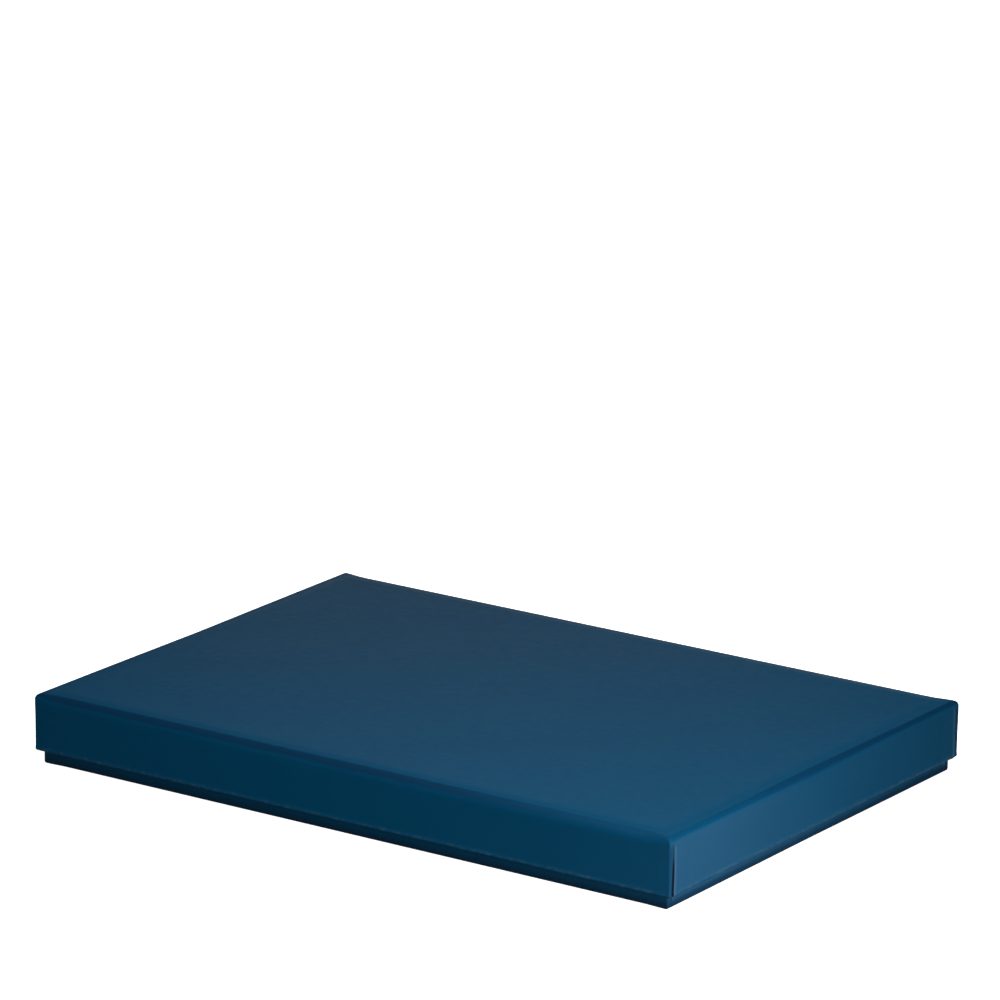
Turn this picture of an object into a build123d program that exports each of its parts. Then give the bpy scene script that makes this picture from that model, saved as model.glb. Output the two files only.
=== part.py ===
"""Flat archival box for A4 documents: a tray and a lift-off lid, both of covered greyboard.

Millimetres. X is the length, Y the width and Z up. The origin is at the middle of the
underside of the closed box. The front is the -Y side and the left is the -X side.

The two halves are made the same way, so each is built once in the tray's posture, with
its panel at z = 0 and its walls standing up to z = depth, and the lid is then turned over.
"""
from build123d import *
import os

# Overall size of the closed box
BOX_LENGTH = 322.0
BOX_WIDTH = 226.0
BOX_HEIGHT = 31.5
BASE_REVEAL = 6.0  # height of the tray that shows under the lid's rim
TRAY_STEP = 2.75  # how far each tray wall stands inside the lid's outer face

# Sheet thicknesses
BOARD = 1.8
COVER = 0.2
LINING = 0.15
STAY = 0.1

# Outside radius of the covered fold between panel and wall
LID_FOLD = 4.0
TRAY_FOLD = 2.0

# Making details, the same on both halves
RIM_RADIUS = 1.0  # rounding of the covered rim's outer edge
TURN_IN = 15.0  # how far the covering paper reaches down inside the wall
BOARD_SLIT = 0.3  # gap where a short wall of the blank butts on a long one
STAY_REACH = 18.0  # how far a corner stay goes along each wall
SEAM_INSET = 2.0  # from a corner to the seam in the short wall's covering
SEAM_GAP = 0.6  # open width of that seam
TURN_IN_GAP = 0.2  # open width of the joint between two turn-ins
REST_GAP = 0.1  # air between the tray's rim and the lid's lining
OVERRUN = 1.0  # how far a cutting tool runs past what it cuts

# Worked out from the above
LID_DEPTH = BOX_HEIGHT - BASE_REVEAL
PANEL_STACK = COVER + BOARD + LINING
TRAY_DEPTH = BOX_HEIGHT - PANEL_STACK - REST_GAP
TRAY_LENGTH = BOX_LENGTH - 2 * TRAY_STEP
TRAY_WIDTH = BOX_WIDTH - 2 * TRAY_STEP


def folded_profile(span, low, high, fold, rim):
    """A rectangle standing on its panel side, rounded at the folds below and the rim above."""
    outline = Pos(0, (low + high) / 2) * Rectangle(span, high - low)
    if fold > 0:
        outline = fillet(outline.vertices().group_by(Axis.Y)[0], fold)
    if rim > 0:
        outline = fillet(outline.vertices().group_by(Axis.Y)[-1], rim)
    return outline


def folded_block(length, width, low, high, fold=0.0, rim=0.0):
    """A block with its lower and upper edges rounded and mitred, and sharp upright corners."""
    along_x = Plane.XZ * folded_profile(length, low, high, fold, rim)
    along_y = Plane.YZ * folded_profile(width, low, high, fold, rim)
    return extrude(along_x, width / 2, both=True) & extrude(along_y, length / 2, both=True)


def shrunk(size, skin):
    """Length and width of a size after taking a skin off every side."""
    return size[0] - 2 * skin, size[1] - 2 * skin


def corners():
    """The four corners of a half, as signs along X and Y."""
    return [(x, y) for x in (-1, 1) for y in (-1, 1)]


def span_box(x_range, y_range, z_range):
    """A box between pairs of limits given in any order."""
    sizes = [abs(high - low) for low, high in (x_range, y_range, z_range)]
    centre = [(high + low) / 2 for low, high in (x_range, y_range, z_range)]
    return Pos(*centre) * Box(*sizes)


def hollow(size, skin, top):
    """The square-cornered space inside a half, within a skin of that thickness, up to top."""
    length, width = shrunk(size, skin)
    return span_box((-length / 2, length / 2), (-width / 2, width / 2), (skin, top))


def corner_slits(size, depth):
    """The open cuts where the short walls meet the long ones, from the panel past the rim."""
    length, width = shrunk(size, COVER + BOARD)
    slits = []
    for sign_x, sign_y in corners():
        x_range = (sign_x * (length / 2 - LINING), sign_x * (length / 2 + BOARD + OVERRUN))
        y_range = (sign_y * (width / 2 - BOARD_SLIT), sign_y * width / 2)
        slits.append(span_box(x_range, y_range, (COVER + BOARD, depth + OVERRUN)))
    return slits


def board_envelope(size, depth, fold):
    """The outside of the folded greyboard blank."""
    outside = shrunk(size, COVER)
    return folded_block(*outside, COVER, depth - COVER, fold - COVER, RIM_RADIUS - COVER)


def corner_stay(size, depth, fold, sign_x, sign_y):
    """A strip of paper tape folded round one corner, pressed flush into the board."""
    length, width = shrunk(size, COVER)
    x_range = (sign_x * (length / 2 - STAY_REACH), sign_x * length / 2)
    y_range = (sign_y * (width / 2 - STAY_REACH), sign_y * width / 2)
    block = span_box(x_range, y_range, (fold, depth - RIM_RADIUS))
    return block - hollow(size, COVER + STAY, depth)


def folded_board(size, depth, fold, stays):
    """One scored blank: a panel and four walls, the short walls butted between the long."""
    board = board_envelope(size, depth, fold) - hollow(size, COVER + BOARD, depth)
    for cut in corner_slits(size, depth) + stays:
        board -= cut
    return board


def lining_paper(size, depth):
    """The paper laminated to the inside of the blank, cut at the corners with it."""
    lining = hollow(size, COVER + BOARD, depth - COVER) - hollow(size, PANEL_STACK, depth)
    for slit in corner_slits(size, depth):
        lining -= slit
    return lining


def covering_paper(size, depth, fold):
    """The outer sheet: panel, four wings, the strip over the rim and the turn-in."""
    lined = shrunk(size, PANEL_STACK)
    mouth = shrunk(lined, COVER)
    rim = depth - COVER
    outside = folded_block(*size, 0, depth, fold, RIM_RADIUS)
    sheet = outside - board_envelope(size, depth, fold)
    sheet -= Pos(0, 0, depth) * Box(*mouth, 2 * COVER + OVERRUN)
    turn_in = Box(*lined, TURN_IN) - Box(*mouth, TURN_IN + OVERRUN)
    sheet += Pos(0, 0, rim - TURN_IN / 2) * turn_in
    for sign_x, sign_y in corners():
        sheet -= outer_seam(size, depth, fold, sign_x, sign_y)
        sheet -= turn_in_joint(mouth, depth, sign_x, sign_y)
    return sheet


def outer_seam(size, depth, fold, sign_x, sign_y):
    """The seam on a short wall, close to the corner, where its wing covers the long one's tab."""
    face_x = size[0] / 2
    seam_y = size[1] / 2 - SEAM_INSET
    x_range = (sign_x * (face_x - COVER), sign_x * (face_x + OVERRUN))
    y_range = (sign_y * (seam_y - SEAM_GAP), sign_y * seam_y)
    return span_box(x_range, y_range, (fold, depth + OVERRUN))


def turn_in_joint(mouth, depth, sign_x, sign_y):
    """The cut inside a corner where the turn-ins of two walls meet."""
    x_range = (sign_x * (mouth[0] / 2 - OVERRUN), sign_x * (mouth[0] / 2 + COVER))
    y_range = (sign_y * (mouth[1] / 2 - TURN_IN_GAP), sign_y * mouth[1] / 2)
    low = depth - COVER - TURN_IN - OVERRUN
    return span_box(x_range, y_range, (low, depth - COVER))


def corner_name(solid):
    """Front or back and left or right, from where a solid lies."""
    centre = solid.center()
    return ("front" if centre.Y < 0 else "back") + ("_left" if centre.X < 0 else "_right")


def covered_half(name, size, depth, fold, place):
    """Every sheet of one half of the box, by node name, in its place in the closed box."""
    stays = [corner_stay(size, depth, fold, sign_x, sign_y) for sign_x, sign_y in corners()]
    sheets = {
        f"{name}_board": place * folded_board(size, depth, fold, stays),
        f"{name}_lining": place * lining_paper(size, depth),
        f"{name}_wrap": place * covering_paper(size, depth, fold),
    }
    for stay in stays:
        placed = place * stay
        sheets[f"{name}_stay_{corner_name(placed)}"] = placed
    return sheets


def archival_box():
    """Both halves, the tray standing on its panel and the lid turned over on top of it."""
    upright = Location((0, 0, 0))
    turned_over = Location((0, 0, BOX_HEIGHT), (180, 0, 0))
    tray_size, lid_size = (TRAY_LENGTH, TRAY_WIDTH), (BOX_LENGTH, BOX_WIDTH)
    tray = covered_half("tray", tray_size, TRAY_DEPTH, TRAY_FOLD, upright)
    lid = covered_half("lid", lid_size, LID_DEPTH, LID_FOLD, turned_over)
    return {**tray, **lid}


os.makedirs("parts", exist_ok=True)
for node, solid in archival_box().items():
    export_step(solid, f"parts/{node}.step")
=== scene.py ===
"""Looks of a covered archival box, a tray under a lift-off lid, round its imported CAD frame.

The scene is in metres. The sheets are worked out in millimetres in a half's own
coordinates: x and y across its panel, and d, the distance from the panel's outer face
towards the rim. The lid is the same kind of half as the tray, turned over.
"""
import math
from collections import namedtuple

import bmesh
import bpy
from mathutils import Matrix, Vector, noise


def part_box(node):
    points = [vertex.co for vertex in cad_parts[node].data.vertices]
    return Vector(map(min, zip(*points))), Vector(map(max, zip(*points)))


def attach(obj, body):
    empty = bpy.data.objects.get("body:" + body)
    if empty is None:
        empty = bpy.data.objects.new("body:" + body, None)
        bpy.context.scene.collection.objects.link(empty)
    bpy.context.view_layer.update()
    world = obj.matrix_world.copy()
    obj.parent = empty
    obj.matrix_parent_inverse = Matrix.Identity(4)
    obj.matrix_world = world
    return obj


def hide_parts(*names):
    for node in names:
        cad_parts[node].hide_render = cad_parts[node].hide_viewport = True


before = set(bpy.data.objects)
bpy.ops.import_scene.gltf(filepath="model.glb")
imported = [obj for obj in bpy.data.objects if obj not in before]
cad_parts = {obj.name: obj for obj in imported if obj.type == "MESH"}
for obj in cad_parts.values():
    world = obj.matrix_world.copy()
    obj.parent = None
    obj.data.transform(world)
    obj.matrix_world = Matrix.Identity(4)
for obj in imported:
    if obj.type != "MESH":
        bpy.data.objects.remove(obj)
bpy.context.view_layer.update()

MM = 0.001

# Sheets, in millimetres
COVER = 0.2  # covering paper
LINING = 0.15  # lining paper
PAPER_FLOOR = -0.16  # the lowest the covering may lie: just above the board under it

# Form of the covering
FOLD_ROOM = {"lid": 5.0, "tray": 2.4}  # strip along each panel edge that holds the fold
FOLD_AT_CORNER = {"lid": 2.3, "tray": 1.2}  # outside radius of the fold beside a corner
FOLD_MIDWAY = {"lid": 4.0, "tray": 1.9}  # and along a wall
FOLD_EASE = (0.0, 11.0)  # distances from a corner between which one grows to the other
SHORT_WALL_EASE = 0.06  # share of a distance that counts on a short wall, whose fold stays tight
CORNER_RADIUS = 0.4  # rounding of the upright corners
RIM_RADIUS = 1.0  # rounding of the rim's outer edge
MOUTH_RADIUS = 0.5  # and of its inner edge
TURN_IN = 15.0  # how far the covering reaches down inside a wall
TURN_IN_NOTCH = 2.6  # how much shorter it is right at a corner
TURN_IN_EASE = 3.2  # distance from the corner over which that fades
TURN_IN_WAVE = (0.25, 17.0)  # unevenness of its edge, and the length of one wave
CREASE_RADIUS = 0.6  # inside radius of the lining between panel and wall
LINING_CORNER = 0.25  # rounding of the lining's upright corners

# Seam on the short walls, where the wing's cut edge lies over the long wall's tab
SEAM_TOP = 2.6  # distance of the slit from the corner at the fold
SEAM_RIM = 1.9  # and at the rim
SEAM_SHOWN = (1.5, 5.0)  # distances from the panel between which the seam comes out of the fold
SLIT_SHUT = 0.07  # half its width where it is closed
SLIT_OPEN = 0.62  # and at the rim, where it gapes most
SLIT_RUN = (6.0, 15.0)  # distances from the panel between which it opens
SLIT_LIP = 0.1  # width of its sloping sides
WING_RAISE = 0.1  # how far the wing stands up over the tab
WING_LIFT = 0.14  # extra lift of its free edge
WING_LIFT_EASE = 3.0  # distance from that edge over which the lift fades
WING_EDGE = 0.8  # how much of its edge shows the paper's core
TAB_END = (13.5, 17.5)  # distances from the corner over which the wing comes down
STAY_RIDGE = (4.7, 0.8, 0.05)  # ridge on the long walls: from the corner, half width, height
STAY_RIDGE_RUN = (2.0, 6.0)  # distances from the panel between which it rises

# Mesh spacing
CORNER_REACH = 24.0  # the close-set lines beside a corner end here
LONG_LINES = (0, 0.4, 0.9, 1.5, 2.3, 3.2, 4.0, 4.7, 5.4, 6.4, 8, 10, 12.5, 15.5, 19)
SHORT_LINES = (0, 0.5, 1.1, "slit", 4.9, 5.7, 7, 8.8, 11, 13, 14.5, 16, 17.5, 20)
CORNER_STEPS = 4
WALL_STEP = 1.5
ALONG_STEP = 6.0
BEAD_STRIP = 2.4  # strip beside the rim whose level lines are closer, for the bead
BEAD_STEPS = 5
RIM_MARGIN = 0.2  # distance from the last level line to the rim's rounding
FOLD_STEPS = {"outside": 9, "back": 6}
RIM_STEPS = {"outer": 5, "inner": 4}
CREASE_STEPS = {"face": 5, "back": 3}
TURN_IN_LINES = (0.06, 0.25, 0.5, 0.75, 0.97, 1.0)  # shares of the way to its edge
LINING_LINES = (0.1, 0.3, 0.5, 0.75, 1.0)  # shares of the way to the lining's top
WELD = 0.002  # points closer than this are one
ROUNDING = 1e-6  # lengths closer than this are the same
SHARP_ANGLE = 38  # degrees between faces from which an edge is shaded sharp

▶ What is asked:
Starting at the line that contains "LID_DEPTH, LID_FOLD, turned_over)" and ending at the line that contains "obj.parent = None", repeat each line exactly, both ends included, and nothing else.

▶ Output of the task:
    lid = covered_half("lid", lid_size, LID_DEPTH, LID_FOLD, turned_over)
    return {**tray, **lid}


os.makedirs("parts", exist_ok=True)
for node, solid in archival_box().items():
    export_step(solid, f"parts/{node}.step")
=== scene.py ===
"""Looks of a covered archival box, a tray under a lift-off lid, round its imported CAD frame.

The scene is in metres. The sheets are worked out in millimetres in a half's own
coordinates: x and y across its panel, and d, the distance from the panel's outer face
towards the rim. The lid is the same kind of half as the tray, turned over.
"""
import math
from collections import namedtuple

import bmesh
import bpy
from mathutils import Matrix, Vector, noise


def part_box(node):
    points = [vertex.co for vertex in cad_parts[node].data.vertices]
    return Vector(map(min, zip(*points))), Vector(map(max, zip(*points)))


def attach(obj, body):
    empty = bpy.data.objects.get("body:" + body)
    if empty is None:
        empty = bpy.data.objects.new("body:" + body, None)
        bpy.context.scene.collection.objects.link(empty)
    bpy.context.view_layer.update()
    world = obj.matrix_world.copy()
    obj.parent = empty
    obj.matrix_parent_inverse = Matrix.Identity(4)
    obj.matrix_world = world
    return obj


def hide_parts(*names):
    for node in names:
        cad_parts[node].hide_render = cad_parts[node].hide_viewport = True


before = set(bpy.data.objects)
bpy.ops.import_scene.gltf(filepath="model.glb")
imported = [obj for obj in bpy.data.objects if obj not in before]
cad_parts = {obj.name: obj for obj in imported if obj.type == "MESH"}
for obj in cad_parts.values():
    world = obj.matrix_world.copy()
    obj.parent = None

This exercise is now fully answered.